Jim Vokal, of the Omaha-based Platte Institute, said the proposals chosen are “low-hanging fruit” and eliminating them could make it easier to find a job or start a business. Ricketts worked with the group, which he founded, as well as various state agencies to come up with his list. The Platte Institute has launched a campaign, “Strong Jobs Nebraska,” that features entrepreneurs whose businesses struggled because of state or local regulations.
Existing licensing requirements were put in place for a reason, and some of the new measures are likely to face resistance.
Susan Cap, who owns Academy of Nail Design in Omaha, said legislation to reduce the number of training hours required for nail technicians and nail technology instructors could end up hurting consumers.
Without adequate training, Cap said nail technicians are at risk of using the wrong chemicals or failing to clean pedicure chairs correctly, which could cause customers to develop a nail fungus. She said she has seen some people in a great deal of pain because their nails were handled poorly by “people teaching themselves off of YouTube.”

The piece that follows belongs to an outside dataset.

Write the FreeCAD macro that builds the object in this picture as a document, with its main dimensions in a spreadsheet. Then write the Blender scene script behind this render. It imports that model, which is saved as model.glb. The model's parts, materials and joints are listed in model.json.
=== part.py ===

“It’s a public health risk,” Cap said. “They don’t need to be lowering the (training) hours, they need to increase them.”
Ricketts said that although some of the licensing requirements he’s seeking to lift were put in place for a reason, some of those reasons are outdated and no longer apply.
Sen. Merv Riepe, of Ralston, said the effort could help Nebraska compete more effectively with neighboring states, such as Kansas and Missouri, which have less restrictive rules for professions such as cosmetology.
“We’re committed to making Nebraska even more business friendly and entrepreneurial,” he said.
Newly elected Sen. John Lowe, of Kearney, pointed to one of his first jobs selling cars, where he was forced to pay for a permit. Lowe said the permits are time-consuming and unnecessary.